3. Skip or substitute pricey ingredients.
Spices can be a budget killer when you have to buy a four-dollar bottle for one teaspoon in one recipe. Check to see if your local grocery store has a bulk spice section, which can save you a bunch of cash. If you need 1 tablespoon of something, google a substitute or just leave it out. If a recipe calls for a cut of meat that’s way more expensive than a similar one on sale, I go right ahead and swap it for the cheaper one.
4. Make a grocery list and stick to it.
No good has ever come of walking into the grocery store without a shopping list. You’ll buy things you didn’t need and forget things you did intend to buy, and then you’re back at the grocery store the next day to do it all over again. Figure out a system that works for you (I divide my grocery list into six parts — produce, meat, dairy, frozen, dry/can, and miscellaneous — so I don’t miss a fruit I needed that was hidden between two dairy items). Most importantly, stick to your list. I am pretty firm about not buying things that aren’t on my list unless I see something I legitimately meant to have on the list.

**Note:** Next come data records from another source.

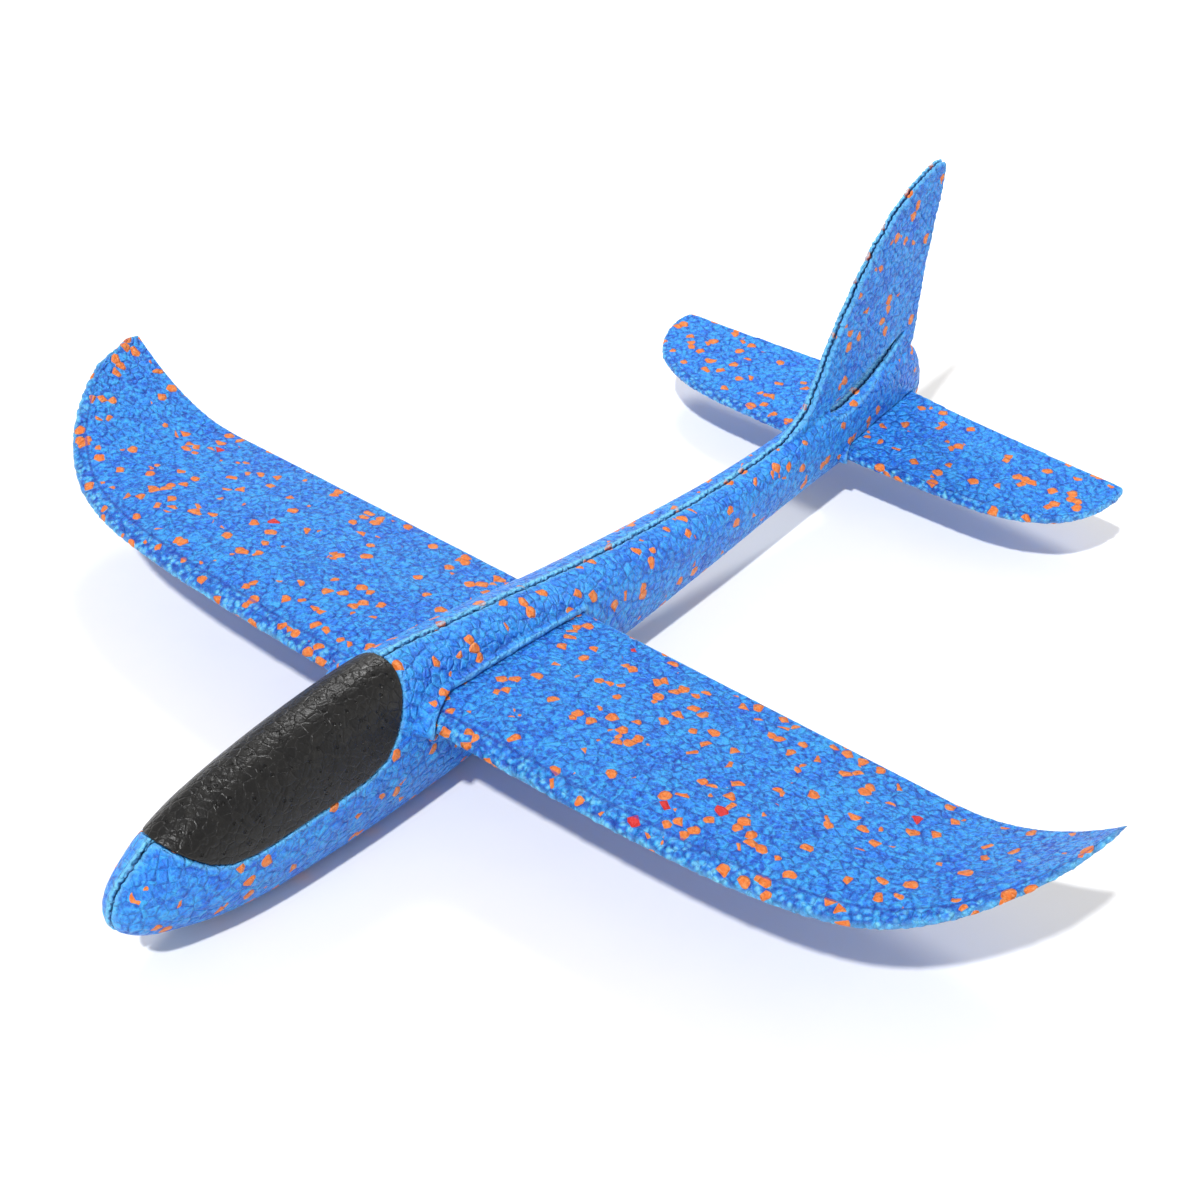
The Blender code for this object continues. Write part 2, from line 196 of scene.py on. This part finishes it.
def add_node(tree, kind, inputs=None, **settings):
    """A node with its settings made and its sockets set or linked."""
    node = tree.nodes.new(kind)
    for key, value in settings.items():
        setattr(node, key, value)
    for key, value in (inputs or {}).items():
        if isinstance(value, bpy.types.NodeSocket):
            tree.links.new(value, node.inputs[key])
        else:
            node.inputs[key].default_value = value
    return node


def math_node(tree, operation, *values):
    inputs = dict(enumerate(values))
    return add_node(tree, "ShaderNodeMath", inputs, operation=operation).outputs[0]


def product(tree, first, second):
    return math_node(tree, "MULTIPLY", first, second)


def weighted_sum(tree, terms):
    """The sum of values, each with its weight."""
    total = 0.0
    for value, weight in terms:
        total = math_node(tree, "MULTIPLY_ADD", value, weight, total)
    return total


def vector_math(tree, operation, first, second):
    """The vector that an operation gives, or the number that a dot product gives."""
    socket = "Scale" if operation == "SCALE" else 1
    node = add_node(tree, "ShaderNodeVectorMath", {0: first, socket: second}, operation=operation)
    return node.outputs["Value" if operation == "DOT_PRODUCT" else "Vector"]


def map_range(tree, value, low, high, to_low=0.0, to_high=1.0):
    """The value carried smoothly from one range to another, and held beyond its ends."""
    inputs = {"Value": value, "From Min": low, "From Max": high, "To Min": to_low, "To Max": to_high}
    node = add_node(tree, "ShaderNodeMapRange", inputs, interpolation_type="SMOOTHSTEP")
    return node.outputs["Result"]


def mix_colour(tree, factor, first, second):
    inputs = {0: factor, 6: first, 7: second}
    return add_node(tree, "ShaderNodeMix", inputs, data_type="RGBA").outputs[2]


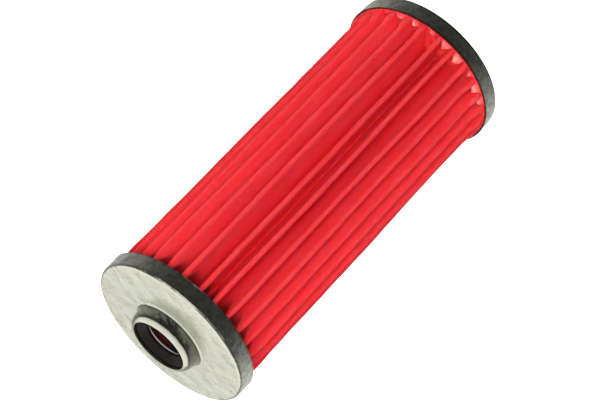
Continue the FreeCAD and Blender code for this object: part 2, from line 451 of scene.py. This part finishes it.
def adhesive_material():
    """Set plastisol: stained by the red paper, and paler pink where it was squeezed out of a cap."""
    stained_low, stained_high = (0.52, 0.020, 0.022), (0.74, 0.060, 0.060)
    pale_low, pale_mid, pale_high = (0.82, 0.08, 0.08), (0.80, 0.20, 0.18), (0.81, 0.33, 0.29)
    pale_from, pale_to = 0.1, 0.9       # millimetres past the rim of a cap
    s = Shader("adhesive")
    patch = s.noise(520, 4, 0.6, distortion=0.3)
    fine = s.noise(1900, 3, 0.6)
    middle = (CAP_LO.z + BASE_HI.z) / 2
    from_middle = s.math("ABSOLUTE", s.math("SUBTRACT", s.split(s.coords)[2], middle))
    proud = s.range(from_middle, middle - (BASE_RIM_Z + pale_from) * MM, middle - (BASE_RIM_Z + pale_to) * MM)
    stained = s.ramp(patch, [(0.35, stained_low), (0.65, stained_high)])
    pale = s.ramp(patch, [(0.36, pale_low), (0.52, pale_mid), (0.68, pale_high)])
    s.set(Base_Color=s.mix(proud, stained, pale), Specular_IOR_Level=0.3)
    s.set(Roughness=s.range(fine, 0.3, 0.7, 0.35, 0.6), Normal=s.bump(fine, 0.00005, 0.6))
    return s.material


def glue_material():
    """The line of glue along the paper's seam: red-brown and uneven."""
    s = Shader("seam_glue")
    patch = s.noise(480, 4, 0.6)
    fine = s.noise(2500, 3, 0.6)
    colour = s.ramp(patch, [(0.35, (0.42, 0.05, 0.03)), (0.65, (0.70, 0.16, 0.10))])
    s.set(Base_Color=colour, Roughness=s.range(fine, 0.3, 0.7, 0.25, 0.5), Normal=s.bump(patch, 0.0001, 0.6))
    return s.material


CAP_STEEL = tinplate("cap_steel", (0.83, 0.83, 0.71), 0.11, 0.22, dull_from=0.94)
CUP_STEEL = tinplate("cup_steel", (0.80, 0.78, 0.74), 0.15, 0.28)
TUBE_STEEL = tinplate("tube_steel", (0.66, 0.65, 0.62), 0.30, 0.50)
PAPER = paper_material()
CUT_EDGE = cut_edge_material()
RUBBER = rubber_material()
ADHESIVE = adhesive_material()
GLUE = glue_material()


# ---- pressed caps -----------------------------------------------------------------------------------
WAVE_FROM_R = 15.0           # nothing within this radius follows the skirt's wave
SKIRT_INSET = 0.09
SKIRT_WANDER, SKIRT_RIPPLE = 0.03, 0.02
RIM_WAVE = 0.10
BELL_HEIGHT = 0.25           # the skirt bells out over this much of its free end
FACE_WAVE = 0.02
CAP_SEGMENTS = 288
LINER_SEGMENTS = 200


def skirt_wave(point, free_edge):
    """The skirt wanders a little and bells out at its free edge, and nothing within WAVE_FROM_R moves."""
    broad = noise.noise_vector(Vector((point.x, point.y, 0)) * 0.16)
    fine = noise.noise_vector(point * 0.9)
    r = math.hypot(point.x, point.y)
    weight = min(1, max(0, (r - WAVE_FROM_R) / (CAP_R - WAVE_FROM_R)))
    bell = max(0.0, 1 - abs(point.z - free_edge) / BELL_HEIGHT)
    inset = (SKIRT_INSET + SKIRT_WANDER * broad.x + SKIRT_RIPPLE * fine.x) * (1 - bell)
    pull = 1 - weight * inset / max(r, 1)
    return Vector((point.x * pull, point.y * pull, point.z + weight * RIM_WAVE * broad.z))


def darken_cut_edge(piece, edge_z):
    """Gives the flat cut end of a skirt its own material."""
    piece.data.materials.append(CUT_EDGE)
    for face in piece.data.polygons:
        if abs(face.normal.z) > 0.8 and abs(face.center.z / MM - edge_z) < BELL_HEIGHT:
            face.material_index = 1


def build_open_cap():
    face_band = (FACE_Z - 0.2, FACE_Z + 0.3)

    def shift(point):
        """The face is a little uneven, the neck above it is true, and the skirt wanders."""
        if point.z <= face_band[0]:
            return skirt_wave(point, SKIRT_Z)
        uneven = noise.noise(point * 0.35) * FACE_WAVE
        return point + Vector((0, 0, uneven if point.z < face_band[1] else 0))
    outline = pressed([
        (CAP_R, SKIRT_Z, 0),
        (CAP_R, FACE_Z, SKIRT_BEND),
        (NECK_ROOT_R, FACE_Z, NECK_ROOT_BEND),
        (NECK_TOP_R, LIP_Z - LIP_RISE, NECK_LIP_BEND),
        (NECK_HOLE_R, LIP_Z, 0),
    ], SHEET)
    cap = lathe("open_cap", outline, CAP_STEEL, CAP_SEGMENTS, 0.25, shift)
    darken_cut_edge(cap, SKIRT_Z)
    place(cap, "cap_steel", "open_end_cap")


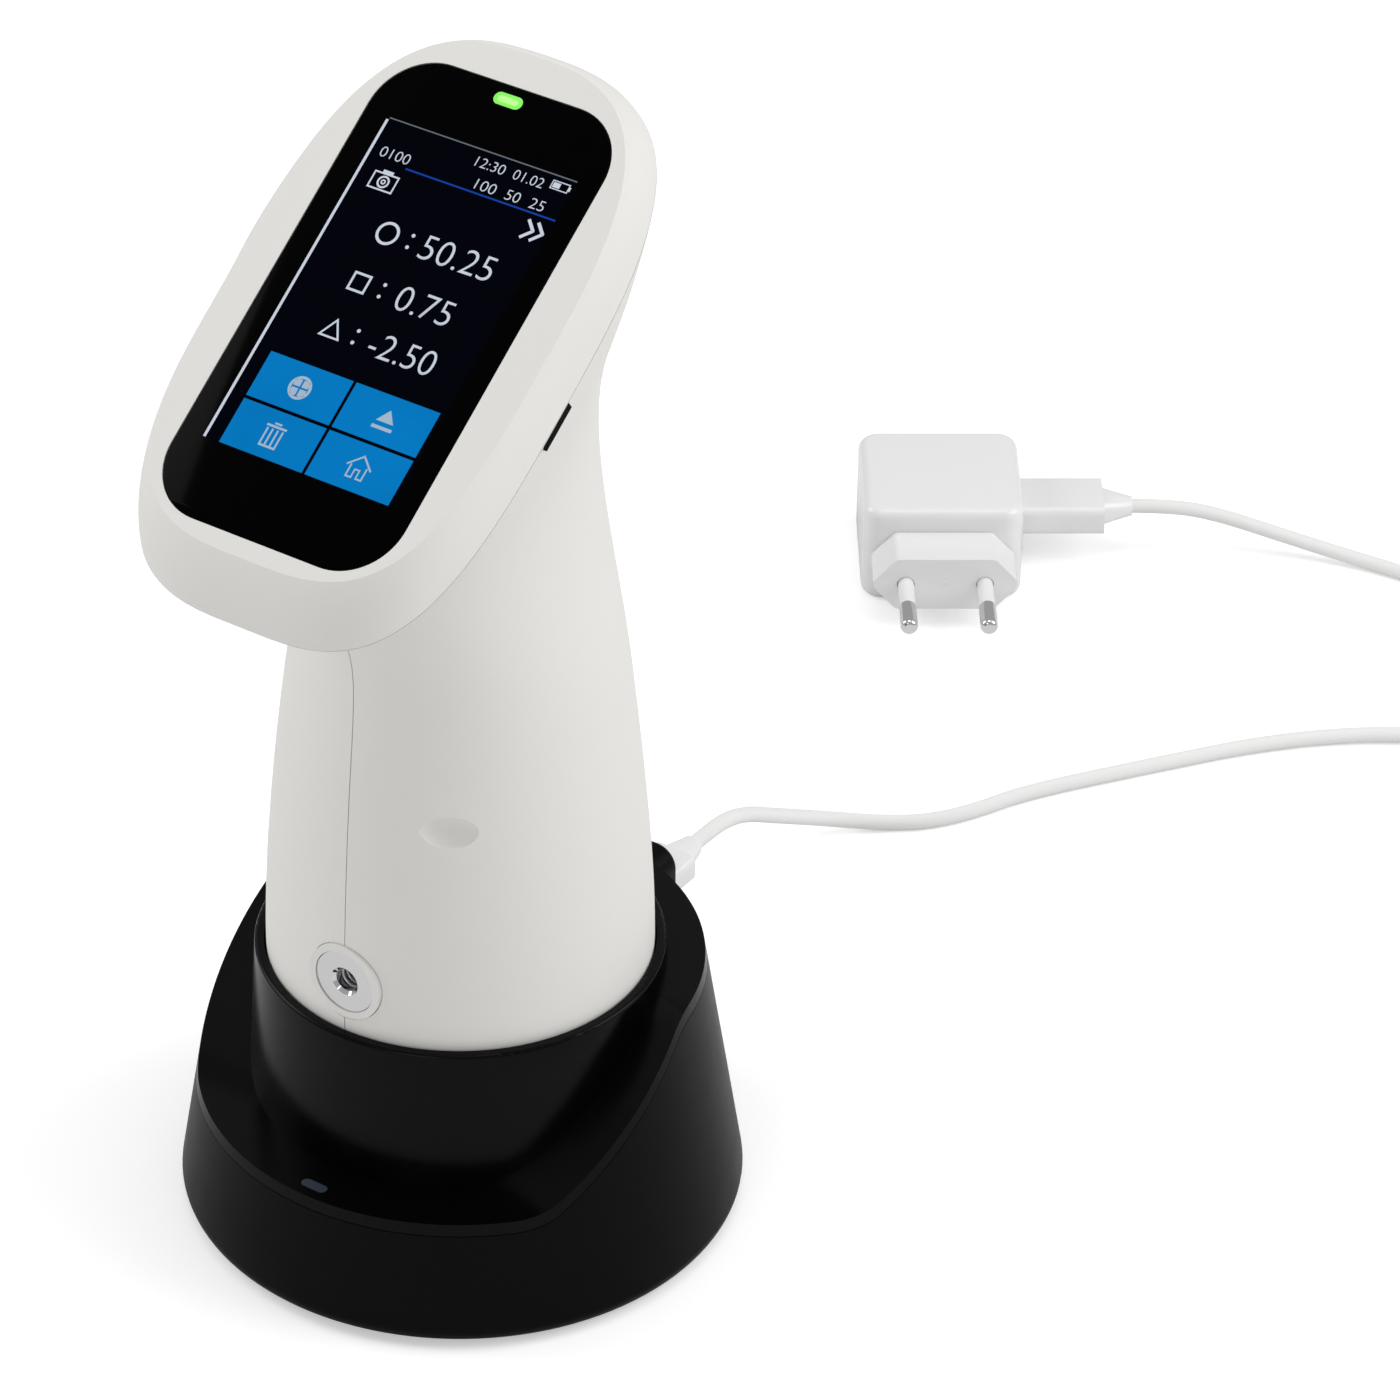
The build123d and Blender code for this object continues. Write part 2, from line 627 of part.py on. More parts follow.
def make_top_cover():
    """Ledge, collar, cup wall and cup floor in one moulding."""
    ledge = (cone_between(SKIRT_FOOT, LEDGE_HIGH) & ledge_body(0, 0)) - ledge_body(LEDGE_THICK, -5)
    collar_top_radius = COLLAR_FOOT_RADIUS - COLLAR_TAPER * COLLAR_TOP
    collar_low_radius = COLLAR_FOOT_RADIUS - COLLAR_TAPER * LEDGE_LOW
    low = LEDGE_LOW - LEDGE_THICK
    collar = Cone(collar_low_radius, collar_top_radius, COLLAR_TOP - low)
    collar = Pos(0, 0, (low + COLLAR_TOP) / 2) * collar
    collar = fillet(collar.edges().group_by(Axis.Z)[-1], 0.8)
    cup = upright(CUP_RADIUS, CUP_FLOOR, COLLAR_TOP + 1)
    hollow = upright(collar_low_radius - 2.4, low - 1, CUP_UNDER)
    cover_body = ledge + collar - cup - hollow
    cover_body = cover_body - upright(TILE_DIAMETER / 2 + SEAT_GAP, CUP_UNDER - 1, CUP_FLOOR + 1)
    for x in (-PIN_SPACING / 2, PIN_SPACING / 2):
        barrel_hole = upright(BARREL_DIAMETER / 2 + SLIP, CUP_UNDER - 1, CUP_FLOOR + 1, x, PIN_Y)
        cover_body = cover_body - barrel_hole
    light = SlotOverall(BASE_LIGHT_LENGTH + 2 * SLIP, BASE_LIGHT_WIDTH + 2 * SLIP)
    cover_body = cover_body - extrude(Plane.XY.offset(10) * Pos(0, BASE_LIGHT_Y) * light, 30)
    return cover_body


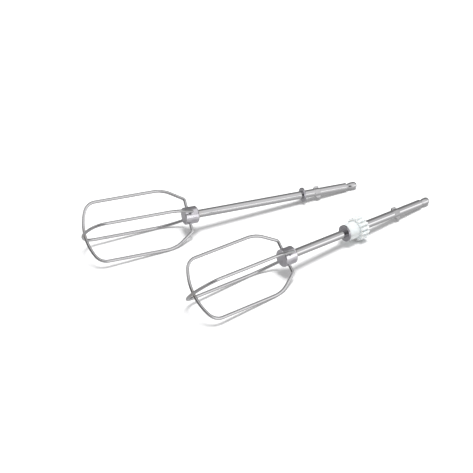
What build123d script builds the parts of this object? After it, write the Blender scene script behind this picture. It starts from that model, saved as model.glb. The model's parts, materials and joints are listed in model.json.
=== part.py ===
"""Two hand-mixer beaters lying side by side: a plain one with a stop ring, and one with a drive gear.

Millimetres, +Z up, resting surface at Z = 0, +X along the plain beater from its basket to its
drive end. The origin is on the resting surface, in the middle of the pair's footprint.

Every distance "along the axis" runs from the crown of the inner wire loop towards the drive end.
"""

import os
from math import atan, atan2, cos, degrees, radians, sin, sqrt, tan

from build123d import *

# Wire basket
WIRE_D = 2.3
BASKET_HALF_WIDTH = 22.5  # axis to the middle of a straight side
CROWN_RADIUS = 38.2  # the shallow arc across the free end
CROWN_CORNER_RADIUS = 10.0
CROWN_STEP = 0.8  # the outer wire stands this far outside the inner; they are welded into each other
SHOULDER_AT = 64.3  # along the axis, where a straight side would meet its sloping run
SHOULDER_BEND = 23.0
NECK_AT = 79.3  # along the axis, where the wire turns in towards the hub
NECK_HALF_WIDTH = 12.6
NECK_BEND = 2.2
WIRE_END_RADIUS = 3.2  # how near to the axis the wire ends come, inside the hub

# Hub
HUB_D = 12.9
HUB_START = 75.5
HUB_LENGTH = 10.7
HUB_FRONT_CHAMFER = 0.5
HUB_BACK_CHAMFER = 1.0
HUB_FLOOR = 2.2  # closed face in front of the rod's end

# Rod, with its drive lugs, detent groove and bulb
ROD_D = 6.0
ROD_CHAMFER = 0.35
LUG_START = 180.4
LUG_LENGTH = 4.3
LUG_RAMP = 1.4
LUG_SPAN = 9.2
LUG_THICKNESS = 2.0
LUG_ROUNDING = 0.5
FLAT_HALF_GAP = 2.88  # axis to the pressed flats between the lugs
SQUEEZED_LENGTH = 4.8  # the stretch of rod the press squeezes, with the lugs in its middle
SWELL_D = 6.4  # across the rod's sides there, where the metal spreads
SWELL_RAMP = 0.3
GROOVE_AT = 207.4
GROOVE_WIDTH = 1.1
GROOVE_D = 4.1
BULB_D = 5.6
BULB_CREST_AT = 212.4  # the bulb swells from the groove to here
BULB_ROUNDING = 2.4
TIP_AT = 215.9

# Stop rings: the geared beater's is as wide as the gear's sleeve, which it carries
PLAIN_RING_D = 10.9
PLAIN_RING_AT = 170.2
GEARED_RING_D = 12.2
GEARED_RING_AT = 133.1
RING_THICKNESS = 1.7
RING_CHAMFER = 0.2

# Drive gear with its sleeve
SLEEVE_D = 12.4
SLEEVE_ROUNDING = 0.4
TEETH_START = 143.4
TEETH_LENGTH = 6.9
TEETH = 16
GEAR_TIP_D = 18.0
GEAR_ROOT_D = 14.6
GEAR_END_CHAMFER = 0.5
TOOTH_TIP_WIDTH = 1.3
TOOTH_ROOT_WIDTH = 2.2
TOOTH_ROUNDING = 0.28

# Ears pressed in the rod under the sleeve, which stop the gear from turning on the rod
KEY_START = 138.0
KEY_LENGTH = 8.0
KEY_SPAN = 8.2
KEY_THICKNESS = 1.6

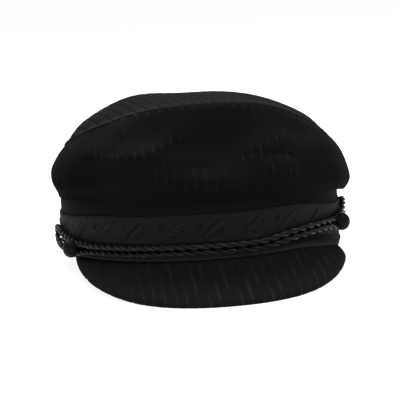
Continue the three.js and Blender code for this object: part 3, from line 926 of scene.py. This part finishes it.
def select_vertices(piece, chosen):
    """Selects the vertices that chosen says yes to, in edit mode with vertex select."""
    bpy.ops.object.mode_set(mode="EDIT")
    bpy.ops.mesh.select_mode(type="VERT")
    bpy.ops.mesh.select_all(action="DESELECT")
    bpy.ops.object.mode_set(mode="OBJECT")
    for vertex in piece.data.vertices:
        vertex.select = bool(chosen(vertex.co))
    bpy.ops.object.mode_set(mode="EDIT")


def set_down(piece):
    """Leans a piece that was modelled upright in millimetres, and sets it down in the frame."""
    mesh = piece.data
    co = np.zeros(len(mesh.vertices) * 3, np.float32)
    mesh.vertices.foreach_get("co", co)
    mesh.vertices.foreach_set("co", to_frame(co.reshape(-1, 3)).astype(np.float32).ravel())
    mesh.update()


print("three helpers")

# %% [markdown]
# The band starts as an open cylinder that is stretched to the head's oval, and loops are cut round it. The
# loops near the rim are pushed out as the narrow welt that shows above the peak. Then the Solidify modifier
# gives the wall its thickness, Bevel rounds its edges, and the band is leaned back. Two numbers on each
# vertex say where painted light lies along the rim in front, and where painted shade darkens the sides.

# %% Band
BAND_SEGMENTS = 288
WELT_LOOPS = ((2.2, 0.8), (2.75, 1), (3.3, 0.8))
WELT_OUT = 0.75
BAND_LOOPS = (1.9, 2.2, 2.75, 3.3, 3.6, 6, 9, 14, 20, 26, 31)
LOOP_NEAR = 0.05
BAND_BEVEL = 0.35
BAND_SHARP_FROM = math.radians(50)
RIM_FADE = (3.2, 5)
RIM_FRONT = (55, 95)
BAND_SHADE = 0.5


def make_band():
    deselect()
    bpy.ops.mesh.primitive_cylinder_add(
        vertices=BAND_SEGMENTS, radius=1, depth=BAND_HEIGHT, end_fill_type="NOTHING",
        location=(0, 0, BAND_HEIGHT / 2),
    )
    band = bpy.context.object
    band.name = "head_band"
    band.scale = (BAND_HALF_WIDTH, BAND_HALF_DEPTH, 1)
    bpy.ops.object.transform_apply(location=True, rotation=True, scale=True)
    bpy.ops.object.mode_set(mode="EDIT")
    for height in BAND_LOOPS:
        bpy.ops.mesh.select_all(action="SELECT")
        bpy.ops.mesh.bisect(plane_co=(0, 0, height), plane_no=(0, 0, 1))
    for height, share in WELT_LOOPS:
        select_vertices(band, lambda co: abs(co.z - height) < LOOP_NEAR)
        out = 1 + share * WELT_OUT / BAND_RADIUS
        bpy.ops.transform.resize(value=(out, out, 1), center_override=(0, 0, height))
    bpy.ops.object.mode_set(mode="OBJECT")
    apply_modifier(band, "SOLIDIFY", thickness=BAND_WALL, offset=-1)
    apply_modifier(
        band, "BEVEL", width=BAND_BEVEL, segments=3, limit_method="ANGLE", angle_limit=BAND_SHARP_FROM)
    rim = band.data.attributes.new("rim", "FLOAT", "POINT")
    shaded = band.data.attributes.new("shaded", "FLOAT", "POINT")
    for vertex in band.data.vertices:
        at = math.degrees(math.atan2(vertex.co.x / BAND_HALF_WIDTH, -vertex.co.y / BAND_HALF_DEPTH))
        front = 1 - step_up(abs(at), *RIM_FRONT)
        # Painted light along the welt at the rim in front.
        rim.data[vertex.index].value = float(front * (1 - step_up(vertex.co.z, *RIM_FADE)))
        # Painted shade on the band's sides.
        shaded.data[vertex.index].value = float(BAND_SHADE * side_share(at))
        vertex.co.z -= float(rim_sag(at)) * (1 - vertex.co.z / BAND_HEIGHT)
    set_down(band)
    bpy.ops.object.shade_smooth_by_angle(angle=BAND_SHARP_FROM)
    print("head_band has", len(band.data.polygons), "faces")
    return band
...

5. Don’t buy things on sale that you wouldn’t buy anyway.
I’m guilty of this too, but if you wouldn’t have looked twice at some fancy yogurt or drink, don’t buy it just because you have a coupon. A dollar off of a $3 item is still $2 you didn’t plan to spend. And $2 adds up fast.
6. Don’t go to the grocery store too often.
I am fairly religious about only going to the grocery store once a week. If I forgot something, I deal with it. If we run out of milk a day before shopping day? We can drink water. I google a substitute, skip that ingredient, or eat something else. Every extra time you swing by the grocery store, your budget will suffer.
7. Rethink your warehouse membership.
Are you buying things in bulk and then throwing lots of it away because you can’t get through it in time? If your family legitimately uses everything you buy, great! But if not, cancel your membership and save the cash by buying what you actually need and can get through, even if it’s more expensive per ounce.
8. Go to one grocery store.
Grocery shopping is kind of a production for me, what with four small children, so I’m definitely not looking for ways to do more of it. When I go to multiple stores in order to take advantage of sales, it doesn’t really save me that much money because I end up buying more because I feel like I have to justify having gone to another store. Plus, it costs more in gas and takes a ton more time. To save fifty cents on a tub of yogurt just isn’t worth it to me. If your store does price-matching, all the better.
9. Look into grocery pickup.
Many stores are offering free (or very cheap) grocery pickup now, and if you are a shopper who picks up a bunch of impulse items, you might save yourself a ton of money by not going into the store at all.
10. Go easy on the expensive things.
Look at what items on your grocery list are costing a lot and see if you can figure out how to reduce them. Can you use less meat in a recipe and add vegetables instead to bulk up a main dish? For instance, you might be able to halve the amount of chicken in butter chicken and add chickpeas.
11. Try really hard not to waste food.
The worst thing is to pay for food and then bring it home to go bad. I eat leftovers for lunch most days and if stuff starts to build up over a few days, we have leftovers for dinner. I try to freeze items before they go bad, like tablespoons of tomato paste so I don’t have to buy a new jar every time I need a spoonful or half blocks of cheese.
12. Eat similar kinds of things so you don’t end up throwing things away.
If you have some consistency in your meal planning, it makes it easier to use things up. For instance, we have pizza every week, so I’m never throwing away pepperoni that’s been sitting in the fridge for six weeks or a moldy block of mozzarella. We eat salad several nights a week, so it’s rare for a head of lettuce to go bad and it’s a great place to toss in half an avocado, a leftover tomato, or the last of some almonds.